**Task instructions:** Starting with the first line and ending with the line that holds "return c / 12.92", repeat the material exactly.

**Available data:**
=-=-=

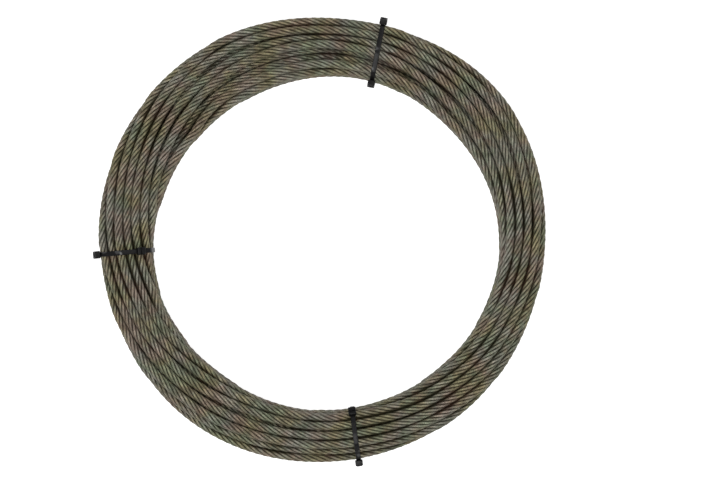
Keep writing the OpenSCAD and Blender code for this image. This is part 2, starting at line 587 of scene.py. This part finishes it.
def srgb(r, g, b):
    """A colour as it looks on a screen, in the numbers that shaders take."""

    def linear(c):
        c /= 255
        return c / 12.92 if c <= 0.04045 else ((c + 0.055) / 1.055) ** 2.4

    return (linear(r), linear(g), linear(b), 1)


def new_material(name):
    """An empty material, and its tree."""
    material = bpy.data.materials.new(name)
    material.use_nodes = True
    return material, Nodes(material.node_tree)


def rope_material():
    """Greased steel wire, gone dull: olive, brown and grey in patches, with rust in the wires, painted
    shade where the turns touch and in the valleys between strands and wires, and a painted highlight along
    the crest of each strand."""
    material, n = new_material("wire_rope")
    along, around = n.split("lay")
    gap = n.split("crevice")[0]
    # 1 on the crest of a strand, and -1 on the side that lies in the rope
    facing_out = n.math("COSINE", n.math("MULTIPLY", around, tau))
    wire = n.math("ADD", n.math("MULTIPLY", around, WIRES), n.math("MULTIPLY", along, WIRES / WIRE_LAY))
    ridge = n.math("ABSOLUTE", n.math("SINE", n.math("MULTIPLY", wire, pi)))
    wire_number = n.math("FLOOR", wire)
    # Streaks, rust and moss follow single wires, and blotches follow the strand: so many to a metre
    by_wire = n.math("MULTIPLY", wire_number, 5.3)
    streak = n.noise(n.point(n.math("MULTIPLY", along, 160), by_wire, 0.0), 1.0, 3)
    blotch = n.noise(n.point(n.math("MULTIPLY", along, 60), n.math("MULTIPLY", around, 5.0), 4.0), 1.0, 2)
    rust = n.noise(n.point(n.math("MULTIPLY", along, 210), by_wire, 20.0), 1.0, 2)
    moss = n.noise(n.point(n.math("MULTIPLY", along, 210), by_wire, 40.0), 1.0, 2)
    # Patches that cross from turn to turn
    place = n.add("ShaderNodeTexCoord").outputs["Object"]
    warm = n.noise(place, 30, 3, 0.6)
    tint = n.noise(n.shift(place, 3.0), 44, 3, 0.55)
    # This one varies how far the painted shade between the turns reaches
    spread = n.noise(n.shift(place, 7.0), 16, 3, 0.6)
    grime = n.noise(n.shift(place, 5.0), 120, 3, 0.6)

    grey, olive = srgb(152, 150, 138), srgb(149, 141, 108)
    tan, green = srgb(158, 136, 123), srgb(132, 146, 120)
    rust_colour, moss_colour = srgb(164, 124, 100), srgb(120, 140, 108)
    base = n.mix(n.range(warm, 0.36, 0.64), grey, olive)
    base = n.mix(n.math("MULTIPLY", n.range(tint, 0.50, 0.66), 0.55), base, tan)
    base = n.mix(n.math("MULTIPLY", n.range(tint, 0.50, 0.34), 0.6), base, green)
    base = n.mix(n.math("MULTIPLY", n.range(rust, 0.56, 0.72), 0.45), base, rust_colour)
    base = n.mix(n.math("MULTIPLY", n.range(moss, 0.56, 0.72), 0.35), base, moss_colour)
    # How much of that colour shows over the dark grease colour: random streaks, blotches and grime,
    # with painted shade and a painted highlight on the strands, and painted shade where the turns touch
    shade = n.range(streak, 0.25, 0.75, 0.45, 1.45, smooth=False)
    shade = n.math("MULTIPLY", shade, n.range(blotch, 0.3, 0.7, 0.76, 1.12))
    shade = n.math("MULTIPLY", shade, n.range(grime, 0.3, 0.65, 0.62, 1.15))
    # Painted highlight along each strand's crest, and painted shade on its flanks
    shade = n.math("MULTIPLY", shade, n.range(facing_out, 0.1, 1.0, 0.56, 1.17))
    # Painted shade in the grooves between the wires
    shade = n.math("MULTIPLY", shade, n.range(ridge, 0.0, 0.7, 0.70, 1.0))
    # Painted shade where the turns touch: darker the closer the next turn, deeper or shallower in random
    # patches
    depth = n.math("SUBTRACT", gap, n.range(spread, 0.35, 0.65, -1.2, 1.3))
    painted_crevice_shade = n.range(depth, -0.3, 2.8, 0.09, 1.0)
    shade = n.math("MULTIPLY", shade, painted_crevice_shade)
    # The dark colour for grease and for painted shade alike
    grease_and_shade_colour = n.mix(n.range(tint, 0.45, 0.62), srgb(29, 26, 12), srgb(40, 24, 13))
    colour = n.mix(n.math("MULTIPLY", shade, 0.65), grease_and_shade_colour, base)

    shader = n.add("ShaderNodeBsdfPrincipled")
    n.set(shader.inputs["Base Color"], colour)
    shader.inputs["Metallic"].default_value = 0.4
    # Painted shade in the reflection as well: less of it where the turns touch
    n.set(shader.inputs["Specular IOR Level"], n.math("MULTIPLY", painted_crevice_shade, 0.34))
    n.set(shader.inputs["Roughness"], n.range(streak, 0.2, 0.8, 0.66, 0.46))
    bump = n.add("ShaderNodeBump")
    bump.inputs["Strength"].default_value = 0.6
    bump.inputs["Distance"].default_value = 0.2 * MM
    n.set(bump.inputs["Height"], n.math("ADD", ridge, n.math("MULTIPLY", streak, 0.3)))
    n.set(shader.inputs["Normal"], bump.outputs[0])
    n.output("ShaderNodeOutputMaterial", shader)
    return material


def nylon_material():
    """Black moulded nylon: a smooth skin with a faint ripple, a little dust and a few scuffs that shine."""
    material, n = new_material("tie_nylon")
    place = n.add("ShaderNodeTexCoord").outputs["Object"]
    dust = n.noise(place, 700, 3, 0.6)
    ripple = n.noise(place, 260, 2)
    on_strap = n.math("GREATER_THAN", n.split("lay")[0], 0.5 * MM)
    scuff = n.math("MULTIPLY", on_strap, n.range(n.noise(n.shift(place, 3.2), 90, 1), 0.58, 0.66))
    shader = n.add("ShaderNodeBsdfPrincipled")
    n.set(shader.inputs["Base Color"], n.mix(n.range(dust, 0.45, 0.8), srgb(6, 6, 7), srgb(26, 25, 23)))
    n.set(shader.inputs["Specular IOR Level"], n.range(scuff, 0.0, 1.0, 0.13, 0.6))
    n.set(shader.inputs["Roughness"], n.range(dust, 0.3, 0.7, 0.32, 0.46))
    bump = n.add("ShaderNodeBump")
    bump.inputs["Strength"].default_value = 0.25
    bump.inputs["Distance"].default_value = 0.1 * MM
    n.set(bump.inputs["Height"], ripple)
    n.set(shader.inputs["Normal"], bump.outputs[0])
    n.output("ShaderNodeOutputMaterial", shader)
    return material


# ---- the stage ----
FLOOR_SIZE = 8.0
FLOOR_GLOW = 0.75  # what the floor lacks to white where no shadow falls


def white_floor():
    """A white floor that keeps the coil's soft shadow."""
    half = FLOOR_SIZE / 2
    corners = [(-half, -half, 0), (half, -half, 0), (half, half, 0), (-half, half, 0)]
    mesh = bpy.data.meshes.new("floor")
    mesh.from_pydata(corners, [], [(0, 1, 2, 3)])
    floor = new_piece(mesh)
    material, n = new_material("floor")
    diffuse = n.add("ShaderNodeBsdfDiffuse")
    diffuse.inputs[0].default_value = (0.8, 0.8, 0.8, 1)
    glow = n.add("ShaderNodeEmission")
    n.set(glow.inputs["Strength"], n.math("MULTIPLY", n.seen(), FLOOR_GLOW))
    total = n.add("ShaderNodeAddShader")
    n.set(total.inputs[0], diffuse.outputs[0])
    n.set(total.inputs[1], glow.outputs[0])
    n.output("ShaderNodeOutputMaterial", total)
    mesh.materials.append(material)


def white_world(light):
    """A world that is seen as white, and lights the coil by less."""
    world = bpy.data.worlds.new("studio")
    bpy.context.scene.world = world
    world.use_nodes = True
    n = Nodes(world.node_tree)
    background = n.add("ShaderNodeBackground")
    background.inputs["Color"].default_value = (1, 1, 1, 1)
    n.set(background.inputs["Strength"], n.range(n.seen(), 0, 1, light, 1.0, smooth=False))
    n.output("ShaderNodeOutputWorld", background)


def area_light(name, place, target, size, energy):
    """A round soft light that faces the target."""
    data = bpy.data.lights.new(name, "AREA")
    data.shape = "DISK"
    data.size = size
    data.energy = energy
    lamp = bpy.data.objects.new(name, data)
    bpy.context.scene.collection.objects.link(lamp)
    lamp.location = place
    lamp.rotation_euler = (Vector(target) - Vector(place)).to_track_quat("-Z", "Y").to_euler()


def camera_above():
    """Straight above the coil, which sits left of the picture's middle."""
    data = bpy.data.cameras.new("camera")
    data.lens, data.sensor_width = 85, 36
    camera = bpy.data.objects.new("camera", data)
    bpy.context.scene.collection.objects.link(camera)
    camera.location = (38.8 * MM, -2 * MM, 1756 * MM)
    bpy.context.scene.camera = camera


# ---- making it ----
camera_above()
t, section = lay_turns([binding_clock(letter) for letter in BINDINGS])
line = rope_line(t, section)
along = lengths(line)
print(f"rope length {along[-1]:.2f} m in {len(line)} rings")
strands = [strand(k, line, along, t, section) for k in range(STRANDS)]
steel = rope_material()
for piece in strands:
    piece.data.materials.append(steel)
    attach(piece, "root")
    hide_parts("rope_coil")
nylon = nylon_material()
for letter in BINDINGS:
    binding = Binding(letter, t, section)
    outer, inner = binding.heads["outer"], binding.heads["inner"]
    for side, start, end in (("outer", outer, inner), ("inner", inner, outer + 360 / STATION)):
        cable_tie(binding, side, start, end).data.materials.append(nylon)

white_floor()
white_world(light=0.24)
area_light("key", place=(-0.25, -0.35, 2.4), target=(0, 0, 0), size=1.2, energy=38)
area_light("fill", place=(0.9, 0.8, 1.8), target=(0, 0, 0), size=1.2, energy=7)
bpy.context.scene.view_settings.view_transform = "Standard"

=-=-=

**Answer to the exercise:**
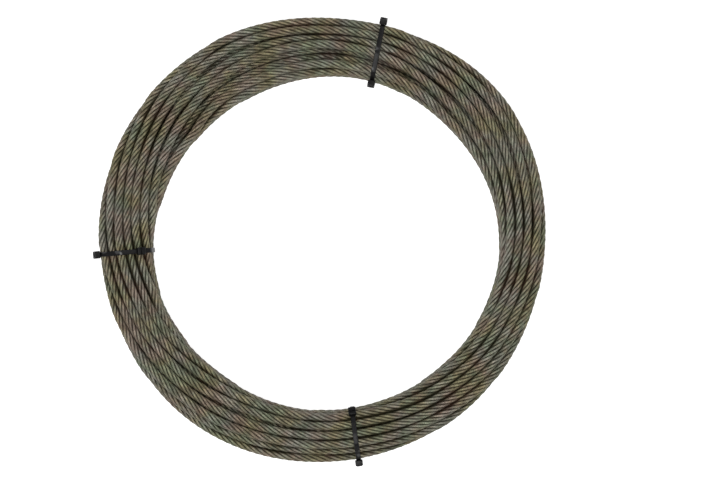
Keep writing the OpenSCAD and Blender code for this image. This is part 2, starting at line 587 of scene.py. This part finishes it.
def srgb(r, g, b):
    """A colour as it looks on a screen, in the numbers that shaders take."""

    def linear(c):
        c /= 255
        return c / 12.92 if c <= 0.04045 else ((c + 0.055) / 1.055) ** 2.4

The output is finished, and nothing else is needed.